Stated exercise - Locate the line that contains "Continue the OpenSCAD". Print it and every subsequent line through the final line of the records, exactly and only those.

Recorded data -
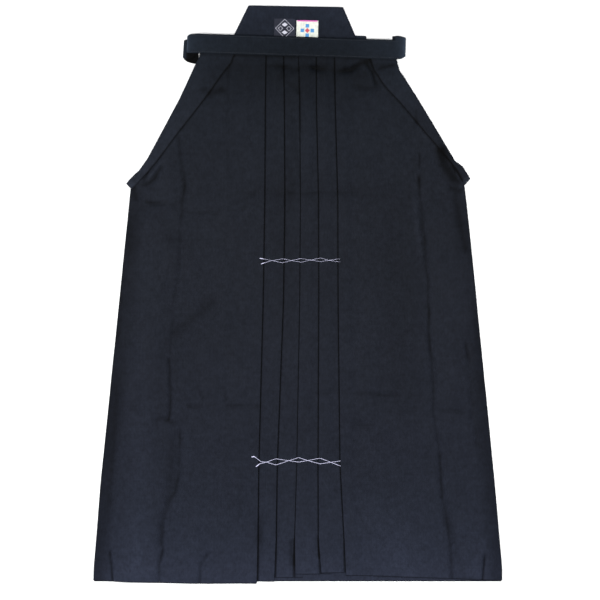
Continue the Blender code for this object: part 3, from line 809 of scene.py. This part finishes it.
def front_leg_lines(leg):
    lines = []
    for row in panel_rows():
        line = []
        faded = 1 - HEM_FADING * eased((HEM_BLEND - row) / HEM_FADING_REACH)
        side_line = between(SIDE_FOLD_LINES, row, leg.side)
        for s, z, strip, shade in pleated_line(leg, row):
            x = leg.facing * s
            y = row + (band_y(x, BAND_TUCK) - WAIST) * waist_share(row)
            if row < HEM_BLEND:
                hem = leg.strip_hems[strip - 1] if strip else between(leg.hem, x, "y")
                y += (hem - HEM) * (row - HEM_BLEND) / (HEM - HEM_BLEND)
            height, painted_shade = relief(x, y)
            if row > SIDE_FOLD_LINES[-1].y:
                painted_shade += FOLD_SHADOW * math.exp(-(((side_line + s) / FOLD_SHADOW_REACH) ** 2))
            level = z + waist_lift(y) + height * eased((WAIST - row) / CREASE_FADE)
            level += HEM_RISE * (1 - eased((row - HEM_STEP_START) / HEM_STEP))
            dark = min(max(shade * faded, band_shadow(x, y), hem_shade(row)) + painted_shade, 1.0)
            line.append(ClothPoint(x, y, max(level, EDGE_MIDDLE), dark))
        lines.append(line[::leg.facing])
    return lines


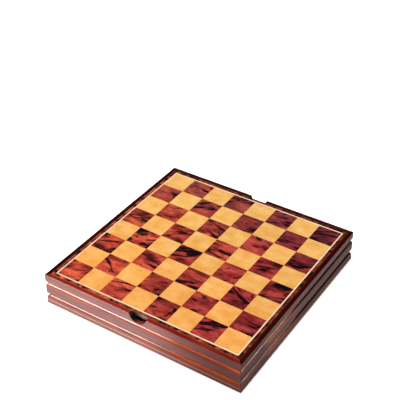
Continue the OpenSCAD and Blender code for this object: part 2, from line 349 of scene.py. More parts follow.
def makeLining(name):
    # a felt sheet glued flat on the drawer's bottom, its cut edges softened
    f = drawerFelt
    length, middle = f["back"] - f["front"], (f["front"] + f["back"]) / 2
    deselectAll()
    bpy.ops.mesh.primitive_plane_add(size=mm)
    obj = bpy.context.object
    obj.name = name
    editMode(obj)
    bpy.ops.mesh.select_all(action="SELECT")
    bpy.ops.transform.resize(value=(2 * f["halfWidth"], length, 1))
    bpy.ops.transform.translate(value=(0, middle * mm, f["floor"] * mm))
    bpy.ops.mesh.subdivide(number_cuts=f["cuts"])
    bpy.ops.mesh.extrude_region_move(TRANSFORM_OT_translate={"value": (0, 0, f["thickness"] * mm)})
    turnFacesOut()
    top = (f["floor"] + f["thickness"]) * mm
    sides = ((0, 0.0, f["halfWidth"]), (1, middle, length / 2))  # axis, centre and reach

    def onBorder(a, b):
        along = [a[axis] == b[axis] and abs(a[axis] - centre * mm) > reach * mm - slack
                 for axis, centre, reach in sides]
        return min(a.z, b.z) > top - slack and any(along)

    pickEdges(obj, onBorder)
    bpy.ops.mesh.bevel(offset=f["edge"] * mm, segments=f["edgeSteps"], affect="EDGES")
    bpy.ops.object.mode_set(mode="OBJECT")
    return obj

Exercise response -
Continue the OpenSCAD and Blender code for this object: part 2, from line 349 of scene.py. More parts follow.
def makeLining(name):
    # a felt sheet glued flat on the drawer's bottom, its cut edges softened
    f = drawerFelt
    length, middle = f["back"] - f["front"], (f["front"] + f["back"]) / 2
    deselectAll()
    bpy.ops.mesh.primitive_plane_add(size=mm)
    obj = bpy.context.object
    obj.name = name
    editMode(obj)
    bpy.ops.mesh.select_all(action="SELECT")
    bpy.ops.transform.resize(value=(2 * f["halfWidth"], length, 1))
    bpy.ops.transform.translate(value=(0, middle * mm, f["floor"] * mm))
    bpy.ops.mesh.subdivide(number_cuts=f["cuts"])
    bpy.ops.mesh.extrude_region_move(TRANSFORM_OT_translate={"value": (0, 0, f["thickness"] * mm)})
    turnFacesOut()
    top = (f["floor"] + f["thickness"]) * mm
    sides = ((0, 0.0, f["halfWidth"]), (1, middle, length / 2))  # axis, centre and reach

    def onBorder(a, b):
        along = [a[axis] == b[axis] and abs(a[axis] - centre * mm) > reach * mm - slack
                 for axis, centre, reach in sides]
        return min(a.z, b.z) > top - slack and any(along)

    pickEdges(obj, onBorder)
    bpy.ops.mesh.bevel(offset=f["edge"] * mm, segments=f["edgeSteps"], affect="EDGES")
    bpy.ops.object.mode_set(mode="OBJECT")
    return obj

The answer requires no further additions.